-------- RECORDED DATA

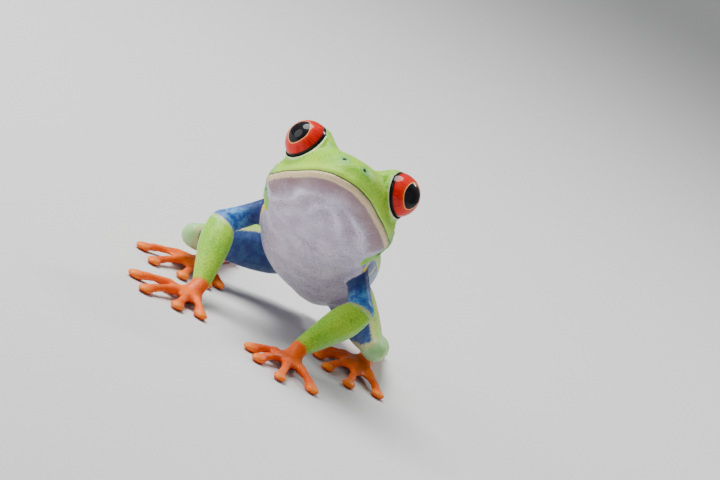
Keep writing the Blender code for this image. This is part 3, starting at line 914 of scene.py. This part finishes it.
def lidShades(s, side):
    # the share of the pale rim of the lids, and of their dark inner face, at one eye
    gaze, top, _ = (tuple(axis) for axis in eyeAxes(side))
    out = s.vector("SUBTRACT", s.place(), tuple(eyeAt[side]))
    far = s.vector("LENGTH", out, output="Value")
    out = s.vector("NORMALIZE", out)
    facing = s.vector("DOT_PRODUCT", out, gaze, "Value")
    rise = s.math("MAXIMUM", s.vector("DOT_PRODUCT", out, top, "Value"), 0.0)
    sideways = s.minus(1.0, s.math("POWER", facing, 2.0))
    onTop = s.math("DIVIDE", s.math("POWER", rise, 2.0), sideways)
    edge = s.math("MULTIPLY_ADD", onTop, -radians(lidPlan["hood"]), radians(lidPlan["edge"]))
    past = s.minus(s.math("ARCCOSINE", facing), edge)
    behind = s.times(past, s.math("DIVIDE", far, mm))
    over = s.math("DIVIDE", s.minus(far, eyeRadius), mm)
    rim = s.times(s.ramp(behind, 0.16, 0.04), s.ramp(over, 0.8, 0.6))
    inner = s.times(s.ramp(behind, 0.06, -0.02), s.ramp(over, 0.28, 0.20))
    return rim, inner


def headDetails(s, colour, wander):
    # the mouth line, the creases and the nostrils, with painted shade in them, then the ear drums and the
    # lids
    nostril, ear = s.number("nostril"), s.number("ear")
    # the mouth line is painted shade along the mouth's groove
    line = s.ramp(s.math("ABSOLUTE", s.number("lip")), 0.16, 0.05, 0.9)
    colour = s.tint(
        s.mix(s.times(line, s.number("jaw")), colour, "shadeAndSpeckDark"),
        # painted shade in the mouth corners
        ("shadeAndSpeckDark", s.number("corner"), 0.75, 0.1, 0.85),
        # painted shade under the eyes
        ("greenDeepAndShade", s.number("underEye"), 0.7, 0.1, 0.6),
        # painted shadow beside the nostrils, and painted shade in them
        ("nostrilShadowTeal", s.plus(nostril, wander), 1.3, 0.5, 0.5), ("shadeAndSpeckDark", nostril, 0.42, 0.28),
        ("greenYellow", ear, 1.5, 0.9, 0.35), ("greenDeepAndShade", s.awayFrom(ear, 1.15), 0.3, 0.0, 0.45),
    )
    for side in sides:
        rim, inner = lidShades(s, side)
        colour = s.mix(inner, s.mix(rim, colour, "rim"), "lidInside")
    return colour


def skinMaterial():
    p = skinPattern
    s = Shader("frog_skin", skinColours)
    broad = s.noise(p["broad"])
    fine = s.noise(p["fine"], 2.0)
    wander = s.math("MULTIPLY_ADD", fine, 0.8, -0.4)  # makes the marks' edges uneven
    marked = s.plus(s.number("blue"), s.times(wander, 0.6))
    pale = s.number("pale")
    colour = s.tint(
        greenShade(s, broad, wander), ("cream", marked, -0.7, -0.15, 0.6),
        (blueShade(s, broad, wander), marked, -0.15, 0.15),
        (throatShade(s, broad, wander), s.plus(pale, s.times(wander, 0.5)), -0.2, 0.2),
        (orangeShade(s, broad, wander), s.plus(s.number("orange"), wander), -0.5, 0.5),
    )
    colour = headDetails(s, colour, wander)

    bare = s.ramp(pale, -0.2, 0.4)
    pebbles = s.minus(0.6, s.cells(p["pebbles"], "SMOOTH_F1"))
    pebbles = s.times(pebbles, s.math("MULTIPLY_ADD", bare, 0.8, 0.6))
    height = s.plus(pebbles, s.times(s.noise(p["grit"], 2.0), 0.35))
    rough = s.minus(s.ramp(fine, 0.3, 0.7, 0.52, 0.36), s.times(bare, 0.12))
    return s.set(
        Base_Color=colour, Roughness=rough, Normal=s.bump(height, 0.12 * mm, 0.8),
        Subsurface_Weight=0.16, Subsurface_Scale=1.2 * mm, Subsurface_Radius=(1.0, 0.6, 0.35),
        Coat_Weight=0.08, Coat_Roughness=0.28, IOR=1.42, Specular_IOR_Level=0.34,
    )


eyePlan = {
    "segments": 96, "rings": 64,
    "pupilAhead": 40.5, "pupilUp": 1.5,  # where the pupil looks, degrees
    "pupilWide": 29.5, "pupilTall": 37.0,  # its half sizes, degrees on the globe
    "pupilLean": 12.0, "pupilPoint": 1.75,  # its lean outwards, degrees, and its points (2 is an ellipse)
    "clear": 0.03,  # how far the globe stays inside its part, in mm
    "ring": (75.5, 78.0),  # the black ring begins here, degrees from the opening's middle
}

eyeColours = {
    "fibre": (0.52, 0.002, 0.001), "red": (0.80, 0.010, 0.002), "warm": (0.95, 0.07, 0.003),
    "outer": (0.28, 0.001, 0.0005), "pupilRim": (1.0, 0.50, 0.20), "pupil": (0.004, 0.004, 0.006),
    "ring": (0.006, 0.005, 0.008),
}


def eyeMaterial():
    s = Shader("wet_eye", eyeColours)
    radial = s.number("radial")  # 0 at the pupil's middle, 1 at its edge
    turn = s.node("UVMap", output="UV", uv_map="iris")
    stretched = s.node("Mapping", {"Vector": turn, "Scale": (46.0, 5.0, 1.0)})
    colour = s.tint(
        "fibre", ("red", s.noise(1.0, 4.0, 0.6, stretched), 0.3, 0.7), ("warm", radial, 1.45, 1.0, 0.45),
        ("outer", radial, 1.7, 2.3, 0.6), ("pupilRim", s.awayFrom(radial, 1.04), 0.05, 0.01),
        ("pupil", radial, 1.03, 0.98), ("ring", s.number("ring"), *eyePlan["ring"]),
    )
    return s.set(
        Base_Color=colour, Roughness=0.5, Coat_Weight=0.6, Coat_Roughness=0.02, Coat_IOR=1.38,
        Specular_IOR_Level=0.05,
    )


def makeEye(side, material):
    look = gazeOf(side, eyePlan["pupilAhead"], eyePlan["pupilUp"])
    lean = radians(eyePlan["pupilLean"] if side == "left" else -eyePlan["pupilLean"])
    tall = Matrix.Rotation(lean, 3, look) @ (headUp - look * headUp.dot(look)).normalized()
    wide = tall.cross(look)
    bm = bmesh.new()
    radius = eyeRadius - eyePlan["clear"] * mm
    bmesh.ops.create_uvsphere(bm, u_segments=eyePlan["segments"], v_segments=eyePlan["rings"], radius=radius)
    place = Matrix.Translation(eyeAt[side]) @ Matrix((wide, tall, look)).transposed().to_4x4()
    bmesh.ops.transform(bm, matrix=place, verts=bm.verts)
    mesh = meshFrom("globe_" + side, bm)

    out = pointsOf(mesh) - np.array(eyeAt[side])
    out /= lengthsOf(out)[:, None]
    angle = np.degrees(np.arccos(np.clip(out @ np.array(look), -1, 1)))
    spin = np.arctan2(out @ np.array(tall), out @ np.array(wide))
    power = eyePlan["pupilPoint"]
    edge = np.abs(np.cos(spin) / eyePlan["pupilWide"]) ** power
    edge += np.abs(np.sin(spin) / eyePlan["pupilTall"]) ** power
    addNumber(mesh, "radial", angle / edge ** (-1 / power))
    addNumber(mesh, "ring", np.degrees(np.arccos(np.clip(out @ np.array(gazeOf(side)), -1, 1))))
    layer = mesh.uv_layers.new(name="iris")
    spins, radii = spin / (2 * pi) + 0.5, angle / 180
    for poly in mesh.polygons:
        corners = [mesh.loops[k].vertex_index for k in poly.loop_indices]
        wrap = np.ptp(spins[corners]) > 0.5
        for k, vertex in zip(poly.loop_indices, corners):
            value = spins[vertex]
            layer.data[k].uv = (value + 1 if wrap and value < 0.5 else value, radii[vertex])
    mesh.shade_smooth()
    mesh.materials.append(material)
    globe = newObject("globe_" + side, mesh)
    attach(globe, "root")
    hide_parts("eye_" + side)


granulePlan = {"Spacing": 0.42 * mm, "Size": 0.25 * mm, "Seed": 4}
granuleShape = {
    "flat": 0.30, "sunk": 0.040 * mm,  # height against width, and how deep they sit in the skin
    "smallest": 0.65,  # size of the smallest, where the largest is 1
    "dense": 9.0,  # the most on a square millimetre
}
granuleColours = {
    "base": (0.62, 0.54, 0.72), "light": (0.86, 0.82, 0.95), "mauveAndShade": skinColours["mauveAndShade"],
}


def granuleMaterial():
    s = Shader("granule", granuleColours)
    clouds = s.noise(skinPattern["throatClouds"], 4.0, 0.6)
    colour = s.tint("base", ("light", clouds, 0.35, 0.66))
    band = s.ramp(s.number("inward"), 4.8, 1.2, 0.6)
    colour = s.mix(s.times(band, s.number("jaw")), colour, "mauveAndShade")
    return s.set(
        Base_Color=colour, Roughness=0.32, Subsurface_Weight=0.6, Subsurface_Scale=1.5 * mm,
        Subsurface_Radius=(1.0, 0.8, 0.8), Specular_IOR_Level=0.5,
    )


def granuleTree(material):
    # low beads strewn over the skin where its number "granular" says so
    tree = bpy.data.node_groups.new("granules", "GeometryNodeTree")
    tree.interface.new_socket("Geometry", in_out="INPUT", socket_type="NodeSocketGeometry")
    for name, kind in (("Spacing", "Float"), ("Size", "Float"), ("Seed", "Int")):
        tree.interface.new_socket(name, in_out="INPUT", socket_type="NodeSocket" + kind)
    tree.interface.new_socket("Geometry", in_out="OUTPUT", socket_type="NodeSocketGeometry")

    def add(kind, inputs=(), **settings):
        return addNode(tree, kind, inputs, **settings)

    given = add("NodeGroupInput")
    share = add("GeometryNodeInputNamedAttribute", {"Name": "granular"}, data_type="FLOAT")["Attribute"]
    inputs = {
        "Mesh": given["Geometry"], "Distance Min": given["Spacing"],
        "Density Max": granuleShape["dense"] / mm ** 2, "Density Factor": share, "Seed": given["Seed"],
    }
    strewn = add("GeometryNodeDistributePointsOnFaces", inputs, distribute_method="POISSON")
    bead = add("GeometryNodeMeshIcoSphere", {"Radius": given["Size"], "Subdivisions": 1})["Mesh"]
    inputs = {
        "Geometry": bead, "Scale": (1.0, 1.0, granuleShape["flat"]),
        "Translation": (0.0, 0.0, -granuleShape["sunk"]),
    }
    bead = add("GeometryNodeTransform", inputs)["Geometry"]
    inputs = {2: granuleShape["smallest"], 3: 1.0, "Seed": given["Seed"]}
    size = add("FunctionNodeRandomValue", inputs, data_type="FLOAT")[1]
    inputs = {"Points": strewn["Points"], "Instance": bead, "Rotation": strewn["Rotation"], "Scale": size}
    beads = add("GeometryNodeInstanceOnPoints", inputs)["Instances"]
    beads = add("GeometryNodeRealizeInstances", {"Geometry": beads})["Geometry"]
    beads = add("GeometryNodeSetShadeSmooth", {"Geometry": beads})["Geometry"]
    beads = add("GeometryNodeSetMaterial", {"Geometry": beads, "Material": material})["Geometry"]
    add("NodeGroupOutput", {"Geometry": beads})
    return tree


def makeGranules(skin):
    granules = newObject("granules", skin.data.copy())
    strew = granules.modifiers.new("granules", "NODES")
    strew.node_group = granuleTree(granuleMaterial())
    for item in strew.node_group.interface.items_tree:
        if item.in_out == "INPUT" and item.name in granulePlan:
            strew[item.identifier] = granulePlan[item.name]
    evaluated(granules)
    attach(granules, "root")
    print("granules:", len(granules.data.polygons), "facets")


stagePlan = {
    "width": 3.0, "front": 1.6, "back": 0.9, "bend": 0.5, "bendSteps": 16, "height": 1.6,
    "colours": {"paper": (0.70, 0.70, 0.69), "paperLight": (0.73, 0.73, 0.72)},
}


def makeStage():
    back, bend, steps = (stagePlan[k] for k in ("back", "bend", "bendSteps"))
    profile = [(-stagePlan["front"], 0.0), (back, 0.0)]
    for k in range(1, steps + 1):
        turn = pi / 2 * k / steps
        profile.append((back + bend * sin(turn), bend * (1 - cos(turn))))
    profile.append((back + bend, stagePlan["height"]))
    half = stagePlan["width"] / 2
    bm = bmesh.new()
    rows = [[bm.verts.new((x, y, z)) for x in (-half, half)] for y, z in profile]
    for low, high in zip(rows, rows[1:]):
        bm.faces.new((low[0], low[1], high[1], high[0]))
    mesh = meshFrom("floor", bm)
    mesh.shade_smooth()
    s = Shader("studio_paper", stagePlan["colours"])
    grain = s.noise(900.0)
    colour = s.tint("paper", ("paperLight", grain, 0.3, 0.7))
    mesh.materials.append(s.set(Base_Color=colour, Roughness=0.85, Normal=s.bump(grain, 0.05 * mm, 0.3)))
    newObject("floor", mesh)


viewPlan = {
    "azimuth": 8.0, "elevation": 10.0, "roll": 30.0, "distance": 0.62,
    "width": 115.2,  # of the view at the eyes, in mm
    "eyesAt": (-1.168, 11.408),  # the eyes' middle from the view's middle, right and up, in mm
}


def makeCamera():
    azimuth, elevation, roll = (radians(viewPlan[k]) for k in ("azimuth", "elevation", "roll"))
    back = Vector((sin(azimuth) * cos(elevation), -cos(azimuth) * cos(elevation), sin(elevation)))
    right = Vector((cos(azimuth), sin(azimuth), 0))
    up = back.cross(right)
    viewUp = up * cos(roll) - right * sin(roll)
    viewRight = right * cos(roll) + up * sin(roll)
    across, rise = (value * mm for value in viewPlan["eyesAt"])
    aim = betweenEyes - viewRight * across - viewUp * rise
    lens = bpy.data.cameras.new("camera")
    lens.sensor_width = 36.0
    lens.lens = viewPlan["distance"] * lens.sensor_width / (viewPlan["width"] * mm)
    lens.clip_start = 0.01
    camera = newObject("camera", lens)
    turn = Matrix((viewRight, viewUp, back)).transposed().to_4x4()
    camera.matrix_world = Matrix.Translation(aim + back * viewPlan["distance"]) @ turn
    bpy.context.scene.camera = camera


lightPlan = (
    # name, place, power, width, height
    ("skylight", (-0.29, 0.05, 0.56), 7.0, 0.45, 0.4),
    ("fill", (-0.60, -0.30, 0.24), 2.2, 0.5, 0.5),
    ("side", (0.60, -0.35, 0.30), 0.5, 0.9, 0.7),
    ("catch", (0.21, 0.39, 0.42), 1.0, 0.10, 0.14),
)
skyPlan = {"Color": (0.86, 0.89, 0.93, 1.0), "Strength": 0.22}


def makeLights():
    target = Vector((0, 0, 20 * mm))
    for name, place, power, wide, high in lightPlan:
        data = bpy.data.lights.new(name, "AREA")
        data.shape = "ELLIPSE"
        data.size, data.size_y, data.energy = wide, high, power
        lamp = newObject(name, data)
        turn = (target - Vector(place)).to_track_quat("-Z", "Y").to_matrix().to_4x4()
        lamp.matrix_world = Matrix.Translation(place) @ turn
    world = bpy.data.worlds.new("studio")
    world.use_nodes = True
    for name, value in skyPlan.items():
        world.node_tree.nodes["Background"].inputs[name].default_value = value
    bpy.context.scene.world = world


makeCamera()
makeStage()
makeLights()
print("camera, floor and lights are set")

skin = fuseSkin()
print("skin fused:", len(skin.data.polygons), "facets")
fillHollows(skin.data)
refineSkin(skin.data)
setPoints(skin.data, relax(pointsOf(skin.data), edgesOf(skin.data), 3))
shapeDigits(skin.data)
shapeJoints(skin.data)
nostrils, ears = shapeHead(skin.data)
hugGlobes(skin.data)
cutSockets(skin)
raiseLids(skin.data)
settleOnFloor(skin.data)
markSkin(skin.data, nostrils, ears)
skin.data.shade_smooth()
skin.data.materials.clear()
skin.data.materials.append(skinMaterial())
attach(skin, "root")
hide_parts(*fleshNames)
print("skin dressed:", sum(len(p.vertices) - 2 for p in skin.data.polygons), "triangles")

makeGranules(skin)

wetEye = eyeMaterial()
for side in sides:
    makeEye(side, wetEye)
print("eyes set")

----------------

• **REQUIREMENT**
Return only the lines spanning from the first line of the material through the line with "return rim, inner", copied exactly, both ends kept.

• **EXPECTED OUTPUT**
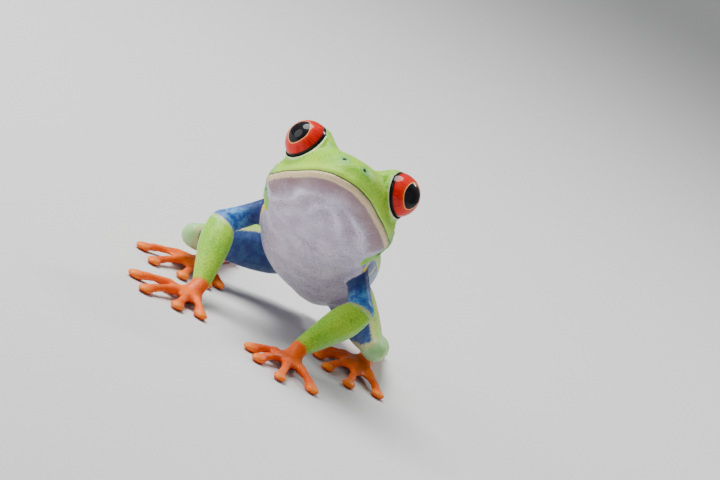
Keep writing the Blender code for this image. This is part 3, starting at line 914 of scene.py. This part finishes it.
def lidShades(s, side):
    # the share of the pale rim of the lids, and of their dark inner face, at one eye
    gaze, top, _ = (tuple(axis) for axis in eyeAxes(side))
    out = s.vector("SUBTRACT", s.place(), tuple(eyeAt[side]))
    far = s.vector("LENGTH", out, output="Value")
    out = s.vector("NORMALIZE", out)
    facing = s.vector("DOT_PRODUCT", out, gaze, "Value")
    rise = s.math("MAXIMUM", s.vector("DOT_PRODUCT", out, top, "Value"), 0.0)
    sideways = s.minus(1.0, s.math("POWER", facing, 2.0))
    onTop = s.math("DIVIDE", s.math("POWER", rise, 2.0), sideways)
    edge = s.math("MULTIPLY_ADD", onTop, -radians(lidPlan["hood"]), radians(lidPlan["edge"]))
    past = s.minus(s.math("ARCCOSINE", facing), edge)
    behind = s.times(past, s.math("DIVIDE", far, mm))
    over = s.math("DIVIDE", s.minus(far, eyeRadius), mm)
    rim = s.times(s.ramp(behind, 0.16, 0.04), s.ramp(over, 0.8, 0.6))
    inner = s.times(s.ramp(behind, 0.06, -0.02), s.ramp(over, 0.28, 0.20))
    return rim, inner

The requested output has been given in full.